Anna Gomez, one of two Democratic commissioners of the FCC, has been one of the few voices calling out Carr for the FCC’s aggressive stance on the “60 Minutes” complaint. “The FCC has been busy implementing the will of the administration,” Gomez says. “These actions set a dangerous precedent that undermines the trust in the agency’s role as an impartial regulator, because our licensing authority is being weaponized in order to curtail the freedom of the press. The FCC should stop trying to keep up with this administration’s focus on partisan culture wars and instead return to our core focus of protecting consumers, promoting competition and securing our communications networks.”

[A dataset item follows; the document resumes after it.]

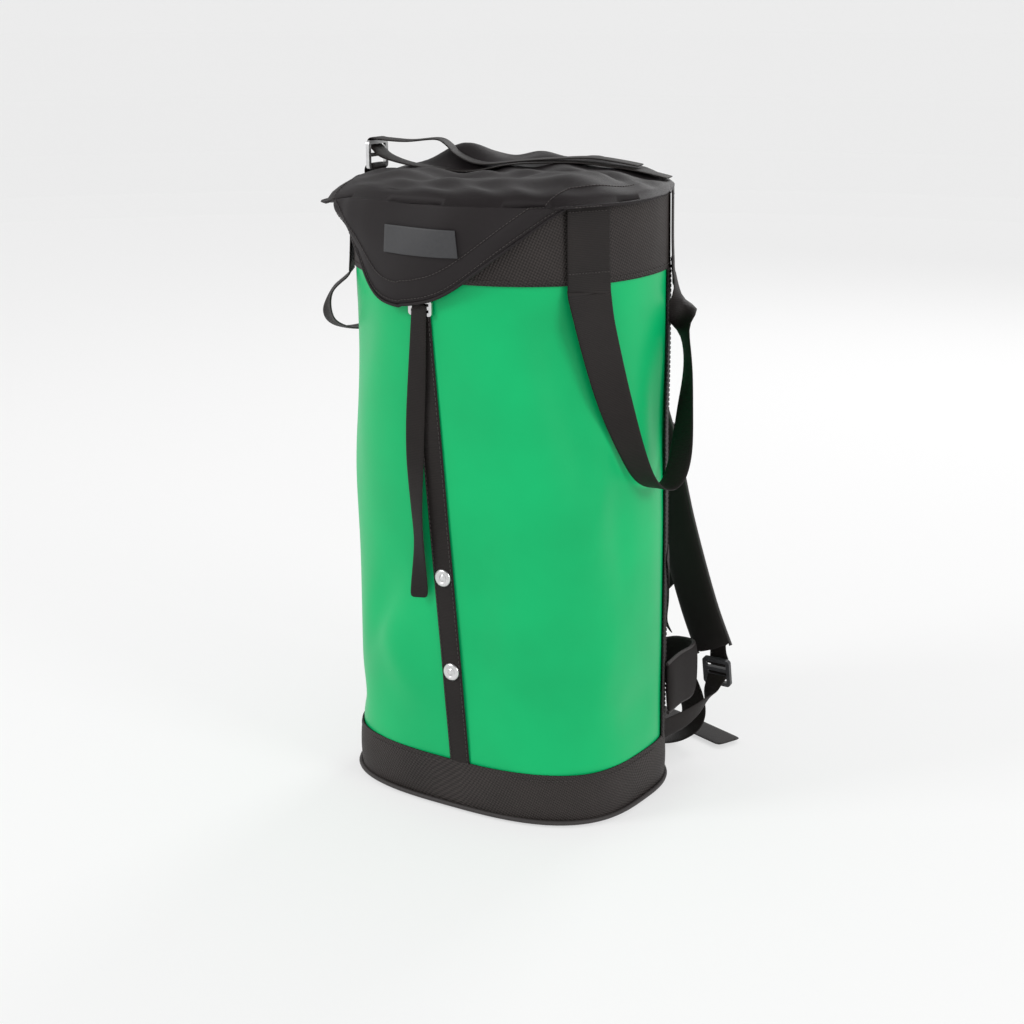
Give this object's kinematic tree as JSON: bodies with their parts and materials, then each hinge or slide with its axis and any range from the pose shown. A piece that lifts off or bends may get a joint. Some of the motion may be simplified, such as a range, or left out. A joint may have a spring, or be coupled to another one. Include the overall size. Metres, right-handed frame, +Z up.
{
  "type": "rope storage bag",
  "caption": "Upright haul-style rope bag: coated fabric tube on a nylon boot, lid with cinch strap, side haul loops and a padded carrying harness",
  "frame": {"origin": "centre of the bag's base, on the surface that it stands on", "axes": "+Z up the bag to its mouth, -Y out of the bag's front, +X to the side of the long haul loop; the harness is on +Y"},
  "size_m": [0.394, 0.4251, 0.6854],
  "materials": {
    "coated_fabric": "coated fabric, satin",
    "slot_blue": "coated fabric reverse, satin",
    "nylon_weave": "ballistic nylon, woven",
    "lid_nylon": "plain nylon, fine weave",
    "webbing": "flat woven webbing",
    "padding": "padded mesh and nylon",
    "rubber_badge": "moulded rubber, matte",
    "buckle_plastic": "moulded acetal",
    "bare_metal": "bright metal",
    "lining": "lining and stiffener"
  },
  "bodies": {
    "bag": {"back_panel": "lining", "back_tab_left": "webbing", "back_tab_right": "webbing", "bag_tube": "coated_fabric", "base_boot": "nylon_weave", "base_panel": "lining", "boot_binding": "nylon_weave", "collar": "nylon_weave", "cord_lock": "buckle_plastic", "drawcord": "webbing", "front_tail": "webbing", "front_webbing": "webbing", "haul_patches": "webbing", "hip_plug": "buckle_plastic", "hip_socket": "buckle_plastic", "hip_tail": "webbing", "hip_webbing": "webbing", "hip_wing_left": "padding", "hip_wing_right": "padding", "lifter_ring_left": "buckle_plastic", "lifter_ring_right": "buckle_plastic", "lower_strap_left": "webbing", "lower_strap_right": "webbing", "lumbar_pad": "padding", "ring_anchor": "webbing", "side_badge": "rubber_badge", "side_webbing_left": "webbing", "side_webbing_right": "webbing", "skirt": "lid_nylon", "slot_lip": "slot_blue", "stabilisers": "webbing", "stow_sleeve": "lining", "tail_buckle": "bare_metal", "webbing_rivets": "bare_metal"},
    "lid": {"lid_sheet": "lid_nylon", "lid_binding": "lid_nylon", "lid_badge": "rubber_badge", "lid_strap": "webbing", "lid_ring": "bare_metal"},
    "haul_loop_right": {"haul_loop_right": "webbing"},
    "haul_loop_left": {"haul_loop_left": "webbing"},
    "harness": {"shoulder_pad_left": "padding", "shoulder_pad_right": "padding", "shoulder_webbing_left": "webbing", "shoulder_webbing_right": "webbing", "ladder_lock_left": "buckle_plastic", "ladder_lock_right": "buckle_plastic", "sternum_webbing": "webbing", "sternum_socket": "buckle_plastic", "sternum_plug": "buckle_plastic", "lifter_tail": "webbing", "floor_tail": "webbing"},
    "triglide_left": {"triglide_left": "buckle_plastic"},
    "triglide_right": {"triglide_right": "buckle_plastic"},
    "cord_plunger": {"cord_lock_plunger": "buckle_plastic"},
    "prong_lower": {"hip_prong_lower": "buckle_plastic"},
    "prong_upper": {"hip_prong_upper": "buckle_plastic"}
  },
  "joints": [
    {"name": "lid_hinge", "type": "hinge", "parent": "bag", "child": "lid", "pos_m": [0, 0.161, 0.654], "axis": [-1, 0, 0], "range_deg": [0, 115]},
    {"name": "haul_loop_right_swing", "type": "hinge", "parent": "bag", "child": "haul_loop_right", "pos_m": [0.1655, 0, 0.558], "axis": [0, -1, 0], "range_deg": [0, 120]},
    {"name": "haul_loop_left_swing", "type": "hinge", "parent": "bag", "child": "haul_loop_left", "pos_m": [-0.1655, 0, 0.558], "axis": [0, 1, 0], "range_deg": [0, 120]},
    {"name": "harness_swing", "type": "hinge", "parent": "bag", "child": "harness", "pos_m": [0, 0.152, 0.486], "axis": [1, 0, 0], "range_deg": [0, 15]},
    {"name": "triglide_left_slide", "type": "slide", "parent": "harness", "child": "triglide_left", "axis": [0, 0, 1], "range_m": [-0.008, 0.008]},
    {"name": "triglide_right_slide", "type": "slide", "parent": "harness", "child": "triglide_right", "axis": [-0.2501, 0, 0.9682], "range_m": [-0.008, 0.008]},
    {"name": "cord_lock_press", "type": "slide", "parent": "bag", "child": "cord_plunger", "axis": [0, 0, -1], "range_m": [0, 0.004], "stiffness_N_per_m": 400},
    {"name": "buckle_press_upper", "type": "slide", "parent": "bag", "child": "prong_upper", "axis": [0, 0, -1], "range_m": [0, 0.0035], "stiffness_N_per_m": 800},
    {"name": "buckle_press_lower", "type": "slide", "parent": "bag", "child": "prong_lower", "axis": [0, 0, 1], "range_m": [0, 0.0035], "stiffness_N_per_m": 800}
  ],
  "couplings": [
    {"joint": "buckle_press_lower", "follows": "buckle_press_upper", "ratio": 1}
  ]
}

The magnitude of the CBS case is not lost on Redstone, according to a source close to the situation. Insiders insist that the talks are being steered by CBS leaders, not Trump ally Larry Ellison and the regime that aims to acquire the storied studio and network. But there’s little doubt that with an $8 billion transaction on the line, the Skydance-RedBird team are going to pull whatever behind-the-scenes levers they can. The initial agreement between the sides was reached in July after nine months of on-again, off-again negotiations.

Almost every major M&A deal generates shareholder lawsuits of varying degrees of severity. But the surge of challenges from major pension funds may become too high a mountain for Paramount and Skydance-RedBird to scale if judges see enough reasonable issues to put an injunction on the final dealmaking while the legal fight plays out.

For one, Redstone is accused of violating her fiduciary duty to seek the optimum price for all shareholders. Paramount Global is one of the few remaining family media empires that is governed by what is known as a dual-class stock. Redstone has ultimate sway over who sits on Paramount’s board of directors because her National Amusements Inc. holding company owns preferred Class A shares that control nearly 80% of the voting power of Paramount Global’s board. Other shareholders own Class B shares that don’t carry the same supercharged voting rights.

The state pension funds and other Class B shareholders are arguing in court that Redstone steered the deal to benefit her and her family at their expense. The prospect of long and costly litigation with powerful state funds banding together could become daunting to Team Ellison.

As if that weren’t enough intrigue, there’s also the mystery surrounding the Project Rise Partners bid. After Skydance and RedBird came to terms with Paramount Global, there was a defined 45-day period (later extended to 60 days) in which Paramount’s board was able to field other offers and compare them with the Skydance-RedBird terms. The backers of Project Rise have quietly maintained that they sent the outline of an offer to the Paramount board within that window but the board’s special committee did not engage with them. In a statement issued earlier this month, the special committee asserted that it is committed to the Skydance transaction: “It is unclear what PRP’s objectives are; however, Paramount is bound by its agreement with Skydance Media and there will not be any engagement with PRP in contravention of such agreement.”

There were other last-minute bids during the “go shop” window in July and August, including one from private equity giant Apollo Global Management along with Sony Pictures Entertainment for $26 billion in cash. Another investor group led by Edgar Bronfman Jr. expressed interest. In both cases, sources close to the Paramount board let it be known that the board saw red flags connected to the rejected bid, whether it was uncertainty about the financing or questions about whether regulators would approve private equity gaining control of such prized media and entertainment assets as CBS and Paramount Pictures.

Under the Biden administration, Paramount and other Big Media players groused that regulators were too tough on large-scale mergers and acquisitions. Trump’s reelection was supposed to usher in a more pro-business environment — except in the case of companies that have incurred his wrath. The FCC is a key weapon for Trump, as it could refuse to approve the license transfer or seek to impose any number of conditions on the deal before giving the transaction its approval. 
The prospect that specious legal claims thrown at “60 Minutes” could lead to the unraveling of Redstone’s hard-fought $8 billion deal or force a financial settlement with a sitting president would have seemed too Kafkaesque for even one of CBS’ many crime dramas. But as ever with the Redstones, the truth of their story is so often stranger than any fiction.